Our final MinHash signatures are as follows:

'The best pyschic pokemon is Lugia':    [1, 2, 2, 2, 1, 1]
'The best greatest pokemon is Lugia':   [1, 2, 2, 1, 1, 1]
'The best physical pokemon is Geodude': [2, 1, 1, 2, 2, 1]

We can now identify which strings are similar by calculating their Jaccard Index. For example, we can see that the Jaccard Index between sentence 1 & 2 (JI : 0.833) is larger than between sentence 2 & 3 (JI : 0.167), and a quick eye-ball test verifies our results.

## Locality-sensitive hashing

MinHash still leaves us with many signatures that need to further be compared. Locality-sensitive hashing achieves this by “bucketing” the MinHash signatures. Here we group –or bucket– our MinHash signature into 2 groups with 3 elements each:

'The best pyschic pokemon is Lugia':    [122, 211]
'The best greatest pokemon is Lugia':   [122, 111]
'The best physical pokemon is Geodude': [211, 221]

What we have here resembles a hash table. In other words, the MinHash signatures are transformed into a different representation of groups and elements, which can be thought of as hashes. But unlike other hashing techniques where different inputs are placed into different buckets, LSH attempts to place different inputs into the same buckets if they are reasonably similar to one another.

## How likely are we to detect a match using LSH?

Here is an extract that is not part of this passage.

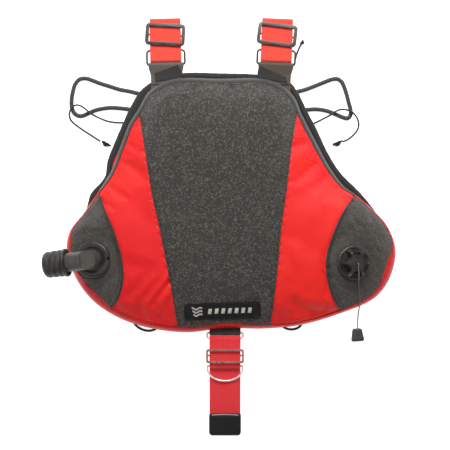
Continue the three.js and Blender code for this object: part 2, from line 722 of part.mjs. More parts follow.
const bungee = 7;
const lightCord = 3;
const loopCord = 4;
cord('bungee_left', [
  [-141, 213.5, 3.8], [-151, 216, 3.8], [-167, 219, 3.8], [-183, 224, 3.8], [-199, 229, 3.8],
  [-212, 234, 3.8],
  [-222, 237, 3.8], [-232, 235.5, 3.8], [-239, 228, 3.8], [-243, 215, 3.8], [-245, 202, 3.8],
  [-244.5, 190, 3.8], [-241, 181.5, 3.8], [-234, 176.5, 3.8], [-227, 176.5, 3.8], [-218, 180.5, 3.8],
  [-208, 185, 3.8], [-196, 188, 3.8], [-181, 189.5, 3.8], [-167, 188.8, 3.8], [-156, 187.5, 3.8],
], bungee, 22);
cord('light_cord_left', [
  [-163.5, 165.5, 2], [-175, 166, 2], [-187, 168, 2.2], [-197, 171.5, 3.8], [-206, 175.5, 7.6],
  [-214, 180.5, 10.3], [-221.5, 186.5, 10.4], [-228.5, 191.5, 9.2], [-236, 193.6, 9.2], [-242.5, 191, 10.3],
  [-246.5, 185, 10], [-248.5, 178, 6.6], [-246.5, 170, 3], [-239, 162.5, 2], [-228, 154.5, 2],
  [-215, 146, 2], [-205, 139.5, 2.6], [-198.4, 135.4, 3.6],
], lightCord, 34);
cord('bungee_right', [
  [121.5, 216, 3.8], [133, 219, 3.8], [149, 225, 3.8], [165, 231.5, 3.8], [176, 235.5, 3.8], [185, 236, 3.8],
  [192, 231, 3.8], [196.5, 221, 3.8], [200, 210, 3.8], [203, 198, 3.8], [206, 187, 3.8], [206, 178, 3.8],
  [201, 172.5, 3.8], [193.5, 174, 3.8], [183, 178.5, 3.8], [171, 183.5, 3.8], [158, 186.5, 3.8],
  [147, 187.2, 3.8], [138, 186.6, 3.8],
], bungee, 20);
cord('light_cord_right', [
  [149, 165.5, 2], [155.5, 168.5, 2.2], [162, 171.8, 3.8], [169, 175, 7.6], [176, 179.5, 10.3],
  [183.5, 184.2, 10.2], [191, 186.4, 9.2], [198.5, 185.8, 9.8], [205.5, 183.4, 10.4], [212, 178.6, 8.6],
  [217, 172, 4.4], [219.5, 163.5, 2.2], [217.5, 154.5, 2], [211, 146, 2], [202.5, 139, 2.4],
  [193.6, 134.6, 3.6],
], lightCord, 30);

function knot(name, point, turn, length, width, height, parent = vest) {
  const g = new THREE.SphereGeometry(1, 10, 6);
  g.scale(length / 2, width / 2, height / 2);
  g.rotateZ(THREE.MathUtils.degToRad(turn));
  const at = place([point])[0];
  g.translate(at.x, at.y, at.z);
  piece(name, g, cordBlack, parent);
}
knot('knot_left', [-190, 131], -30, 15, 8, 7.4);
knot('knot_right', [184.5, 131.5], 22, 16, 8, 7.4);
for (const name of ['knot_left', 'knot_right']) vest.getObjectByName(name).position.z = 4;

cord('hem_loop_left', [
  [-146, -152.5, 2.4], [-143, -160, 2.4], [-135, -167, 2.4], [-123, -171, 2.4], [-112, -169.5, 2.4],
  [-106, -165, 2.4], [-104.5, -161.5, 2.4],
], loopCord, 8);
cord('hem_loop_right', [
  [93, -158.6, 2.4], [97, -164.5, 2.4], [106, -168.5, 2.4], [117, -168, 2.4], [124.5, -163.5, 2.4],
  [127, -155, 2.4],
], loopCord, 8);

// ---- straps ----
const loopInner = wireWidth / 2 + barClearance;
const loopOuter = loopInner + webbingThickness;
const foldSides = 6;

// Extrudes a side profile drawn in (along the strap, up) across the webbing's width.
function acrossWebbing(shape, width) {
  const g = new THREE.ExtrudeGeometry(shape, { depth: width, bevelEnabled: false, curveSegments: foldSides });
  g.translate(0, 0, -width / 2);
  g.rotateY(Math.PI / 2);
  g.rotateX(Math.PI / 2);
  return g;
}

function stadium(path, from, to, radius) {
  path.moveTo(from, radius);
  path.absarc(from, 0, radius, Math.PI / 2, Math.PI * 1.5, false);
  path.lineTo(to, -radius);
  path.absarc(to, 0, radius, -Math.PI / 2, Math.PI / 2, false);
  path.closePath();
  return path;
}

// Webbing looped round two bars; a single run may go on past the second bar.
function strapLoop(fromBar, toBar, runEnd = null) {
  const outer = new THREE.Shape();
  outer.moveTo(fromBar, loopOuter);
  outer.absarc(fromBar, 0, loopOuter, Math.PI / 2, Math.PI * 1.5, false);
  let start = -Math.PI / 2;
  if (runEnd !== null) {
    outer.lineTo(runEnd, -loopOuter);
    outer.lineTo(runEnd, -loopInner);
    start = -Math.asin(loopInner / loopOuter);
  }
  outer.absarc(toBar, 0, loopOuter, start, Math.PI / 2, false);
  outer.closePath();
  outer.holes.push(stadium(new THREE.Path(), fromBar, toBar, loopInner));
  return acrossWebbing(outer, webbingWidth);
}

// Anchor webbing folded round a bar at 0, sewn down behind it and led in as one layer.
function anchorTab(tail, sewn) {
  const low = -loopOuter;
  const shape = new THREE.Shape();
  shape.moveTo(-tail, low);
  shape.lineTo(0, low);
  shape.absarc(0, 0, loopOuter, -Math.PI / 2, Math.PI / 2, false);
  shape.lineTo(-sewn, low + webbingThickness);
  shape.lineTo(-tail, low + webbingThickness);
  shape.closePath();
  const eye = new THREE.Path();
  eye.absarc(0, 0, loopInner, 0, Math.PI * 2, false);
  shape.holes.push(eye);
  return acrossWebbing(shape, webbingWidth);
}

function roundedRectangle(path, width, low, high, radius) {
  const half = width / 2;
  path.moveTo(-half + radius, low);
  path.lineTo(half - radius, low);
  path.absarc(half - radius, low + radius, radius, -Math.PI / 2, 0, false);
  path.lineTo(half, high - radius);
  path.absarc(half - radius, high - radius, radius, 0, Math.PI / 2, false);
  path.lineTo(-half + radius, high);
  path.absarc(-half + radius, high - radius, radius, Math.PI / 2, Math.PI, false);
  path.lineTo(-half, low + radius);
  path.absarc(-half + radius, low + radius, radius, Math.PI, Math.PI * 1.5, false);
  path.closePath();
  return path;
}

// Flat wire frame with an octagonal section, lying about z = 0.
function wireFrame(shape, depth = wireWidth) {
  const g = new THREE.ExtrudeGeometry(shape, {
    depth: depth - 2 * wireBevel,
    bevelThickness: wireBevel,
    bevelSize: wireBevel,
    bevelOffset: -wireBevel,
    bevelSegments: 1,
    curveSegments: 3,
  });
  g.translate(0, 0, wireBevel - depth / 2);
  return g;
}

function ringFrame(width, pitch, corner) {
  const half = wireWidth / 2;
  const shape = roundedRectangle(new THREE.Shape(), width + wireWidth, -half, pitch + half, corner);
  const inner = Math.max(0.8, corner - wireWidth);
  shape.holes.push(roundedRectangle(new THREE.Path(), width - wireWidth, half, pitch - half, inner));
  return wireFrame(shape);
}

// Three-bar slide: the outer bars pass over the webbing, the middle bar inside its loop.
function threeBarSlide(width, height, bar, corner) {
  const shape = roundedRectangle(new THREE.Shape(), width, -height / 2, height / 2, corner);
  const hole = roundedRectangle(new THREE.Path(), width - 2 * bar, bar - height / 2, height / 2 - bar, 2);
  shape.holes.push(hole);
  const frameHeight = loopOuter + barClearance + wireWidth / 2;
  const frame = wireFrame(shape);
  frame.translate(0, 0, frameHeight);
  const postX = width / 2 - bar / 2;
  const postHeight = frameHeight + wireWidth / 2;
  let slide = solid(frame).add(solid(box(width - bar, wireWidth - 0.4, wireWidth - 0.4)));
  for (const side of [-1, 1]) {
    const post = box(bar - 1.2, wireWidth + 0.4, postHeight, side * postX, 0, (postHeight - wireWidth) / 2);
    slide = slide.add(solid(post));
  }
  return fromSolid(slide);
}

const barHeight = webbingLow + loopOuter;

function hingeGroup(x, y, turn, slope) {
  const outer = new THREE.Group();
  outer.position.set(x, y, barHeight);
  outer.rotation.z = THREE.MathUtils.degToRad(turn);
  vest.add(outer);
  const inner = new THREE.Group();
  inner.rotation.x = -slope;
  outer.add(inner);
  return { outer, inner };
}

// The free end of a strap droops until its underside is just above the surface.
const restGap = 0.3;
function droop(length) {
  return Math.asin((barHeight - loopOuter - restGap) / length);
}

const shoulders = [
  { side: 'left', x: shoulderX[0], turn: 1.5, slideTurn: -4.5 },
  { side: 'right', x: shoulderX[1], turn: -2.4, slideTurn: -4.6 },
];
for (const { side, x, turn, slideTurn } of shoulders) {
  const { outer, inner } = hingeGroup(x, shoulderBarY, turn, droop(shoulderStrapLength));
  piece(`shoulder_tab_${side}`, anchorTab(shoulderTabTail, 14), blackFabric, outer);
  piece(`shoulder_ring_${side}`, ringFrame(shoulderRingWidth, shoulderRingPitch, 6), blackSteel, inner);
  const topBar = shoulderStrapLength - loopOuter;
  const lowBar = 2 * loopOuter + 3 * touchGap;
  piece(`shoulder_strap_${side}`, strapLoop(lowBar, topBar), redWebbing, inner);
  const slide = piece(`shoulder_slide_${side}`, threeBarSlide(shoulderSlideWidth, shoulderSlideHeight,
    shoulderSlideBar, 6), blackPlastic, inner);
  slide.position.y = shoulderRingPitch + wireWidth / 2 + 5 + shoulderSlideHeight / 2;
  slide.rotation.z = THREE.MathUtils.degToRad(slideTurn);
}
cord('ring_cord', [
  [117, 269.5, 6.6], [118, 273, 5], [119.6, 278, 3], [121.6, 283, 2.1], [124, 288.4, 2], [126, 291.6, 2.3],
], lightCord, 8);
knot('ring_knot', [128, 295.2], 55, 7.4, 5, 5);
vest.getObjectByName('ring_knot').position.z = 2.9;

const crotch = hingeGroup(crotchX, crotchBarY, 180, droop(crotchStrapLength));
piece('crotch_tab', anchorTab(crotchTabTail, 6), blackFabric, crotch.outer);
piece('crotch_ring', ringFrame(crotchRingWidth, crotchRingPitch, 4.5), steel, crotch.inner);
piece('crotch_strap', strapLoop(crotchRingPitch, crotchLoopBar, crotchStrapLength), redWebbing, crotch.inner);
const crotchSlide = piece('crotch_slide', threeBarSlide(crotchSlideWidth, crotchSlideHeight, wireWidth, 3),
  steel, crotch.inner);
crotchSlide.position.y = crotchLoopBar - wireWidth / 2 - 4 - crotchSlideHeight / 2;

function dRing(width, depth) {
  const half = wireWidth / 2;
  const straight = 4;
  const outline = (path, side, low, reach) => {
    path.moveTo(-side, low);
    path.lineTo(side, low);
    path.lineTo(side, straight);
    path.absellipse(0, straight, side, reach - straight, 0, Math.PI, false);
    path.closePath();
    return path;
  };
  const shape = outline(new THREE.Shape(), width / 2 + half, -half, depth + half);
  shape.holes.push(outline(new THREE.Path(), width / 2 - half, half, depth - half));
  return wireFrame(shape);
}
const dRingMesh = piece('crotch_d_ring', dRing(crotchRingWidth - 1, dRingDepth), steel, crotch.inner);
dRingMesh.position.y = crotchLoopBar;

const sleeveProfile = stadium(new THREE.Shape(), sleeveHeight / 2, sleeveLength - sleeveHeight / 2,
  sleeveHeight / 2);
sleeveProfile.holes.push(stadium(new THREE.Path(), sleeveHeight / 2, sleeveLength - sleeveHeight / 2,
  sleeveHeight / 2 - sleeveWall));
const sleeve = acrossWebbing(sleeveProfile, webbingWidth + 1.4);
sleeve.rotateZ(Math.PI);
const sleeveY = crotchBarY - crotchStrapLength - touchGap;
sleeve.translate(crotchX, sleeveY, sleeveHeight / 2 + touchGap);
piece('end_sleeve', sleeve, blackRubber);

export default vest;
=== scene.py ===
import json
import math
import bpy
import numpy as np
from mathutils import Matrix, Vector
from mathutils.bvhtree import BVHTree


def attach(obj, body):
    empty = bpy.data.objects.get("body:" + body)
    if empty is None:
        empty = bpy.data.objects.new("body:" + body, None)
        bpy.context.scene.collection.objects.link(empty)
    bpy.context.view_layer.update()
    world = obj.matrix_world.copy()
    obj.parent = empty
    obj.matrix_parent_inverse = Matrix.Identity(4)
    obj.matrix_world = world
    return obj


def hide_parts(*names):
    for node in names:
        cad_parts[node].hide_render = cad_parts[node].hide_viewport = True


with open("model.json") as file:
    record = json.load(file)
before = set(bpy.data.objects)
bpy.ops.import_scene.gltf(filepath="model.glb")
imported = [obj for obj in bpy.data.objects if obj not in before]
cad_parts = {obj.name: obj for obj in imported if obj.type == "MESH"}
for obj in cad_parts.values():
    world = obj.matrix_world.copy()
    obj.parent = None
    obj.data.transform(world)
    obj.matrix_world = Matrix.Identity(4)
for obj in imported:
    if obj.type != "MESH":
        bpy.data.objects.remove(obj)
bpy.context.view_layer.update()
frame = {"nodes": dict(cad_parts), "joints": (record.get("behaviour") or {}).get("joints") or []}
mm = 0.001  # shapes are worked out in millimetres, and meshes are in metres
joints = {joint["name"]: joint for joint in frame["joints"]}
bpy.ops.object.select_all(action="DESELECT")

# camera, looking straight down with the head end up
cameraView = {"x": 3 * mm, "height": 2.3, "lens": 113.6}
camera = bpy.data.objects.new("camera", bpy.data.cameras.new("camera"))
camera.location = (cameraView["x"], 0, cameraView["height"])
camera.data.lens = cameraView["lens"]
bpy.context.scene.collection.objects.link(camera)
bpy.context.scene.camera = camera


def linear(colour):  # sRGB hex to linear
    parts = [int(colour[i:i + 2], 16) / 255 for i in (1, 3, 5)]
    return [c / 12.92 if c <= 0.04045 else ((c + 0.055) / 1.055) ** 2.4 for c in parts] + [1]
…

The probability of detecting a match using LSH is dependent on the number elements and groups and the Jaccard Index threshold. Say we wanted to set the Jaccard Index threshold to 0.75 using the same number of groups and elements above. The probability of detecting a match can then be solved using the following formula:

$$1 - (1 - J^n)^b$$

Where

• $$J$$ is the Jaccard index
• $$n$$ is the number of elements in a group
• $$b$$ is the number of groups

In this case, the probability of LSH detecting a match is 0.6657715. If the documents were less similar, then the probability of LSH matching would be much lower. In many examples, this relationship between the number of MinHash signatures, the Jaccard Index of the documents being matched and the probability of LSH detecting a match resembles a diffusion curve.